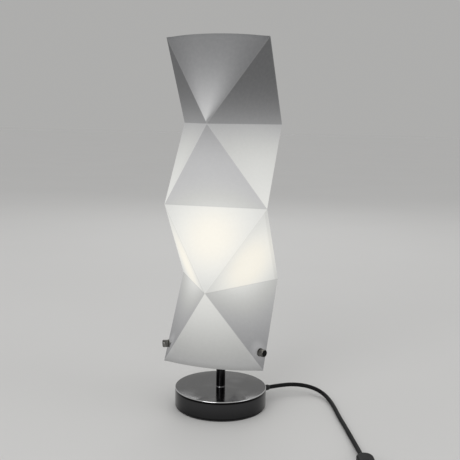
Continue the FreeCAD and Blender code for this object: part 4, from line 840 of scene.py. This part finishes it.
def fold_panel(shape, layers, apex, edge, free, seam):
    """One triangle of paper from its apex to its level edge, with its distances to its folds."""
    run_layer, level_layer = layers
    sides = (edge[0], edge[-1])
    facing = (sides[0] - apex).cross(sides[1] - apex).normalized()
    middle = (apex + sides[0] + sides[1]) / 3
    inward = -facing if facing.dot(Vector((middle.x, middle.y, 0))) > 0 else facing
    rows = [[apex]]
    for row in range(1, ROWS + 1):
        share = row / ROWS
        columns = ROWS if free else row
        line = []
        for column in range(columns + 1):
            side = column / columns
            level_spot = edge[column] if free else sides[0].lerp(sides[1], side)
            # The factor 27 makes the dip 1 in the middle of the triangle.
            dip = 0 if free else 27 * (1 - share) * share * side * share * (1 - side)
            line.append(apex.lerp(level_spot, share) + inward * SAG * dip)
        rows.append(line)
    verts = [[shape.verts.new(spot) for spot in line] for line in rows]
    faces = []
    for row in range(ROWS):
        near, far = verts[row], verts[row + 1]
        if len(near) == 1:
            faces += [(near[0], far[i], far[i + 1]) for i in range(len(far) - 1)]
        elif free:
            faces += [(near[i], far[i], far[i + 1], near[i + 1]) for i in range(len(far) - 1)]
        else:
            faces += [(near[i], far[i], far[i + 1]) for i in range(len(far) - 1)]
            faces += [(near[i], far[i + 1], near[i + 1]) for i in range(len(near) - 1)]
    for corners in faces:
        face = shape.faces.new(corners)
        face.normal_update()
        if face.normal.dot(inward) > 0:
            face.normal_flip()
        for loop in face.loops:
            spot = loop.vert.co
            loop[run_layer].uv = (from_line(spot, apex, sides[0]), from_line(spot, apex, sides[1]))
            level_gap = FAR_FROM_FOLDS if free else from_line(spot, sides[0], sides[1])
            seam_gap = from_line(spot, *seam) if seam else FAR_FROM_FOLDS
            loop[level_layer].uv = (level_gap, seam_gap)


third = bmesh.new()
fold_layers = (third.loops.layers.uv.new("fold_runs"), third.loops.layers.uv.new("fold_levels"))
levels = [[fold_corner(level, step) for step in range(3)] for level in range(5)]
top_edge = bowed_edge(levels[3][0], TOP_BOW, True)
foot_edge = bowed_edge(levels[1][0], FOOT_BOW, False)
for apex, edge, free, seam in ((levels[3][0], top_edge, True, None),
                               (levels[1][0], foot_edge, True, None),
                               (top_edge[-1], levels[3][:2], False, None),
                               (foot_edge[-1], levels[1][:2], False, None),
                               (levels[2][1], levels[1][:2], False, (levels[2][1], levels[1][1])),
                               (levels[1][0], levels[2][:2], False, None),
                               (levels[3][0], levels[2][:2], False, None),
                               (levels[2][1], levels[3][:2], False, None)):
    fold_panel(third, fold_layers, apex, edge, free, seam)
third_mesh = bpy.data.meshes.new("shade_third")
third.to_mesh(third_mesh)
third.free()

# The paper's painted glow, which stands for the bulb's light through it: light straight from the
# globe, which the waist under the top storey shades off, a little light caught round the waist's
# corners, and a glow from inside the tower that fades up and down. It is painted stronger round
# the studs and on the paper's inner side.
WAIST_HEIGHT = SHADE_FOOT + 3 * STOREY
WAIST_RISE = WAIST_HEIGHT - BULB_CENTRE.z
WAIST_REACH = CORNER_RADIUS / 2
WAIST_SHIFT = (0.0030, 0.0, 0.0)
WAIST_DARK = -2.0
WAIST_CLEAR = 1.2
CAUGHT_REACH = 0.050
CAUGHT_SHARE = 0.33
GLOW_HEIGHT = 0.3158
GLOW_DOWN = 0.172
GLOW_UP = 0.056
GLOW_SHARE = 0.531
STUD_REACH = 0.0655
STUD_GLOW_NEAR = 0.005
STUD_GLOW_FAR = 0.017
STUD_GLOW_GAIN = 0.6
INSIDE_GAIN = 0.9
LIGHT_FALL = 104
LIGHT_CURVE = 0.85
SEAM_FLAP = 0.0052
FLAP_DIM = 0.09
VALLEY_DIM = 0.14
RIDGE_DIM = 0.05
CLOUD_DIM = 0.03

paper = Finish("folded_paper")
paper_place = paper.place()
paper_height = paper.place("Z")
paper_facing = paper.node("NewGeometry", {}, {}, "True Normal")
from_bulb = paper.vector("SUBTRACT", paper_place, tuple(BULB_CENTRE))
bulb_distance = paper.vector("LENGTH", from_bulb, out="Value")
spread = paper.vector("MULTIPLY", paper_place, (1, 1, 0))
outer = paper.vector("DOT_PRODUCT", spread, paper_facing, out="Value").sign()
bulb_slant = outer * paper.vector("DOT_PRODUCT", from_bulb, paper_facing, out="Value")
bulb_share = ((bulb_slant + GLOBE_RADIUS).greater(0).lesser(2 * GLOBE_RADIUS) ** 2
              / (4 * GLOBE_RADIUS) + (bulb_slant - GLOBE_RADIUS).greater(0))
glow_rise = paper_height - GLOW_HEIGHT
inner_glow = (-1 * (glow_rise.lesser(0) / GLOW_DOWN) ** 2
              - (glow_rise.greater(0) / GLOW_UP) ** 2).exponential() * GLOW_SHARE
stud_gap, fold_gap, waist_reach = 1.0, 1.0, -1.0
above_bulb = (paper_height - BULB_CENTRE.z).greater(WAIST_RISE)
waist_cross = paper.vector("MULTIPLY_ADD", spread, (above_bulb / WAIST_RISE) ** -1, WAIST_SHIFT)
for azimuth in STUD_AZIMUTHS.values():
    foot_way = level_way(azimuth)
    stud_spot = foot_way * STUD_REACH + Vector((0, 0, STUD_HEIGHT))
    waist_corner = foot_way * -CORNER_RADIUS + Vector((0, 0, WAIST_HEIGHT))
    stud_gap = paper.vector("DISTANCE", paper_place, tuple(stud_spot), out="Value").lesser(stud_gap)
    fold_gap = paper.vector("DISTANCE", paper_place, tuple(waist_corner),
                            out="Value").lesser(fold_gap)
    waist_reach = paper.vector("DOT_PRODUCT", waist_cross, tuple(foot_way),
                               out="Value").greater(waist_reach)
stud_painted_glow = 1 - stud_gap.rise(STUD_GLOW_NEAR, STUD_GLOW_FAR)
half_shadow = (above_bulb - (WAIST_RISE - 0.0005)) * GLOBE_RADIUS / above_bulb
past_waist = ((WAIST_REACH - waist_reach) / half_shadow).rise(WAIST_DARK, WAIST_CLEAR)
upper = paper_height.rise(WAIST_HEIGHT - 0.0002, WAIST_HEIGHT + 0.0006)
caught = (-1 * (fold_gap / CAUGHT_REACH) ** 2).exponential() * upper \
    * bulb_slant.rise(GLOBE_RADIUS, 2 * GLOBE_RADIUS) * CAUGHT_SHARE
bulb_light = bulb_share / (bulb_distance ** 3)
inside = 0.5 - 0.5 * outer
direct = ((bulb_light / LIGHT_FALL) ** LIGHT_CURVE + caught) * (1 - upper * (1 - past_waist))
glow = 1 - (-1 * (direct + inner_glow) * (1 + INSIDE_GAIN * inside)
            * (1 + STUD_GLOW_GAIN * stud_painted_glow)).exponential()
fold_runs = paper.node("Attribute", {"attribute_name": "fold_runs"}, {}, "Vector")
fold_levels = paper.node("Attribute", {"attribute_name": "fold_levels"}, {}, "Vector")
run_gap = paper.node("SeparateXYZ", {}, {0: fold_runs}, "X").lesser(
    paper.node("SeparateXYZ", {}, {0: fold_runs}, "Y"))
level_gap = paper.node("SeparateXYZ", {}, {0: fold_levels}, "X")
seam_gap = paper.node("SeparateXYZ", {}, {0: fold_levels}, "Y")
# Painted light along the folds: at the ridges, the level folds and the glue flap the glow is
# dimmed, painted shade, and at the ridges the base colour is lifted, a painted highlight.
ridge_painted_light = 1 - run_gap.rise(0.0003, 0.0011)
valley_painted_shade = 1 - level_gap.rise(0.0002, 0.0010)
flap_painted_shade = 1 - seam_gap.rise(SEAM_FLAP - 0.0004, SEAM_FLAP + 0.0004)
fibres = paper.noise(260.0, 4.0)
clouds = paper.noise(14.0, 3.0).rise(0.25, 0.8)
painted_fold_shade_and_clouds = 1 - FLAP_DIM * flap_painted_shade - VALLEY_DIM * valley_painted_shade - CLOUD_DIM * clouds - RIDGE_DIM * ridge_painted_light
plain_tint = paper.blend(bulb_light.rise(8.0, 36.0), (0.966, 0.962, 0.968), (0.968, 0.970, 0.928))
tint = paper.blend(bulb_light.rise(60.0, 340.0), plain_tint, (1.03, 0.985, 0.868))
lit = paper.blend(glow * painted_fold_shade_and_clouds, (0.0, 0.0, 0.0), tint)
# The paper's base colour is written far darker than white paper: painted shade, lifted by the
# painted glow.
paper_base_painted_shade = paper.blend(fibres.rise(0.3, 0.75), (0.147, 0.149, 0.153), (0.163, 0.164, 0.167))
paper.surface({
    "Base Color": paper.blend(ridge_painted_light * 0.15, paper_base_painted_shade, (0.42, 0.42, 0.41)),
    "Roughness": 0.78 + 0.1 * fibres,
    "Specular IOR Level": 0.25,
    "Emission Color": lit, "Emission Strength": 0.84,
    "Normal": paper.bump(fibres, 0.00012, 0.35)})

tower = Growth("shade_tower", {"Sheets": 3, "Weld": 0.00002})
tower_posts = tower.node("GeometryNodeMeshLine", {}, {"Count": tower.given["Sheets"],
                                                      "Offset": (0.0, 0.0, 0.0)})[0]
tower_index = tower.node("GeometryNodeInputIndex", {}, {})[0]
tower_turn = tower.maths("DIVIDE", tower.maths("MULTIPLY", tower_index, 2 * math.pi),
                         tower.given["Sheets"])
tower_angles = tower.node("ShaderNodeCombineXYZ", {}, {"Z": tower_turn})[0]
tower_rotation = tower.node("FunctionNodeEulerToRotation", {}, {0: tower_angles})[0]
tower_copies = tower.node("GeometryNodeInstanceOnPoints", {}, {
    "Points": tower_posts, "Instance": tower.given["Geometry"], "Rotation": tower_rotation})[0]
tower_real = tower.node("GeometryNodeRealizeInstances", {}, {"Geometry": tower_copies})[0]
tower_whole = tower.node("GeometryNodeMergeByDistance", {}, {
    "Geometry": tower_real, "Distance": tower.given["Weld"]})[0]
shade_shape = tower.grow("shade_tower", tower_whole, paper, third_mesh)
for face in shade_shape.faces:
    face.smooth = True
for edge in shade_shape.edges:
    edge.smooth = edge.calc_face_angle(0.0) < FOLD_ANGLE
shade_mesh = bpy.data.meshes.new("paper_shade")
shade_shape.to_mesh(shade_mesh)
shade_shape.free()
shade_mesh.materials.append(paper.material)
shade = bpy.data.objects.new("paper_shade", shade_mesh)
scene.collection.objects.link(shade)
fold_round = shade.modifiers.new("fold_round", "BEVEL")
fold_round.limit_method = "ANGLE"
fold_round.angle_limit = FOLD_ANGLE
fold_round.width = FOLD_WIDTH
fold_round.segments = 2
paper_wall = shade.modifiers.new("paper_wall", "SOLIDIFY")
paper_wall.thickness = PAPER_WALL
paper_wall.offset = -1.0
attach(shade, "stand")
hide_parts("shade")


# ---------------------------------------------------------------- inline switch
# A rocker switch in a slim black housing of two moulded halves that screw together round the
# lead. The rocker turns on a steel pin and has fine moulded ribs for the thumb.

PIVOT_RISE = 0.0057
ROCKER_TILT = math.radians(8)
RIB_RISE = 0.0036
RIB_SLOPE = math.atan2(0.001, 0.0092)

case_plastic = Finish("satin_black_plastic")
case_skin = case_plastic.noise(700.0, 3.0)
case_rub = case_plastic.noise(60.0, 5.0).rise(0.5, 0.8)
case_plastic.surface({
    "Base Color": case_plastic.blend(case_rub, (0.008, 0.008, 0.0085), (0.016, 0.016, 0.0165)),
    "Roughness": 0.40 + 0.16 * case_rub, "Specular IOR Level": 0.12,
    "Normal": case_plastic.bump(case_skin, 0.00008, 0.35)})
dress(case_plastic, "switch_lower", "switch_upper", "switch_rocker")
dress(bright_steel, "switch_pivot", "switch_screws")
dress(brass, "switch_terminals", "switch_contact_strip")

on_rocker = Matrix.Translation(switch_middle + Vector((0, 0, PIVOT_RISE))) \
    @ Matrix.Rotation(math.radians(SWITCH_AZIMUTH), 4, "Z") @ Matrix.Rotation(-ROCKER_TILT, 4, "Y")
ribs = Growth("rocker_ribs", {"Ribs": 4, "Pitch": 0.0013, "Width": 0.0066, "Thickness": 0.0005})
rib_pitch = ribs.node("ShaderNodeCombineXYZ", {}, {"X": ribs.given["Pitch"]})[0]
rib_row = ribs.node("GeometryNodeMeshLine", {}, {"Count": ribs.given["Ribs"],
                                                 "Offset": rib_pitch})[0]
rib_size = ribs.node("ShaderNodeCombineXYZ", {}, {
    "X": ribs.given["Thickness"], "Y": ribs.given["Width"], "Z": ribs.given["Thickness"]})[0]
rib_bar = ribs.node("GeometryNodeMeshCube", {}, {"Size": rib_size})[0]
rib_copies = ribs.node("GeometryNodeInstanceOnPoints", {}, {"Points": rib_row,
                                                            "Instance": rib_bar})[0]
rib_shape = ribs.grow("rocker_ribs", rib_copies, case_plastic)
for half, slope, first_rib in (("far", -RIB_SLOPE, 0.0038), ("near", RIB_SLOPE, -0.0077)):
    on_half = on_rocker @ Matrix.Translation((0, 0, RIB_RISE)) \
        @ Matrix.Rotation(slope, 4, "Y") @ Matrix.Translation((first_rib, 0, 0))
    finish_piece(f"rocker_ribs_{half}", rib_shape.copy(), case_plastic, "rocker",
                 place=on_half)
rib_shape.free()


# ---------------------------------------------------------------- plug
# A flat two-pin mains plug, moulded in one piece onto the lead, with a short tapered boot. Its
# two round pins are brass, 19 mm apart.

dress(case_plastic, "plug_body", "plug_boot")
dress(brass, "plug_pins")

+-------+

Find every line that holds "scene" and copy it.

Continue the FreeCAD and Blender code for this object: part 4, from line 840 of scene.py. This part finishes it.
scene.collection.objects.link(shade)